In between the many primaries, the press rejoiced over the Eliot Spitzer prosta scandal, the Jeremiah Wright angry black man scandal, the Bill Ayers sleeper cell scandal, and the Vito Fossella double life scandal. After some scandal-free downtime and after the Chinese massacre in Tibet as well as a deadly Chinese earthquake and Sharon Stone's moronic statements liking the two, Beijing played host to possibly the greatest set of games of them all. Usain Bolt, Michael Phelps, Nasia Liukin, and the Redeem Team dominated the news until John Edwards got back in the picture. Not as a VP candidate, but instead, because of his own baby-mamma drama.
Shortly later, the national conventions themselves gave ACORN ballot stuffer and socialist, Barack Hussein Obama, friend of Reverend Wright and of Father Michael Pfleger, but still a secret Muslim, the chance to build on the small but steady lead he had held over McCain.
Needing a game changer to match Obama's fireworks (real ones, not the digitally enhanced job Beijing tried pulling at the Olympics) filled nomination acceptance speech in front of 70,000 supporters, McCain found one in a political unknown. Oh, ya betcha!
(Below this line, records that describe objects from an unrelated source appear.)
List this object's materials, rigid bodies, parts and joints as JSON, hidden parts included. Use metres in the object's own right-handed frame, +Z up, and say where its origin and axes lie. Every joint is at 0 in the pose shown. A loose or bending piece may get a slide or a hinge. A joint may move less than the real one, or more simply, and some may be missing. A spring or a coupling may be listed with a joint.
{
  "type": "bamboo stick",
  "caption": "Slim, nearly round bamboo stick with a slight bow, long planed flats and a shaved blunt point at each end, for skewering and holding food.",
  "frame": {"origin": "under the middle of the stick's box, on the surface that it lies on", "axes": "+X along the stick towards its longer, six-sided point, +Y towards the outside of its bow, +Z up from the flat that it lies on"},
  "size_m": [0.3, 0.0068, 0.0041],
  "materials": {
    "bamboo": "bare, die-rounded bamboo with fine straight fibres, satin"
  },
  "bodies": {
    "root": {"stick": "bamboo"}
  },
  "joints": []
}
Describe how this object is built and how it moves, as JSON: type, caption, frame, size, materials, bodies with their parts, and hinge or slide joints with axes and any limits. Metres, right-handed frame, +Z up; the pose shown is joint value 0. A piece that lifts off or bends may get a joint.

Sarah Palin, Governor of Alaska (four times the land mass of Texas but with only a slightly larger population than Staten Island) certainly changed the game, and did so in a way not seen since Dan Quayle was teaching grade school kids how to spell potato. In fairness, that was before grade schools became breeding grounds for guns and hot teachers. Not that any hot teacher could match a sharp shooting hot Governor anyway!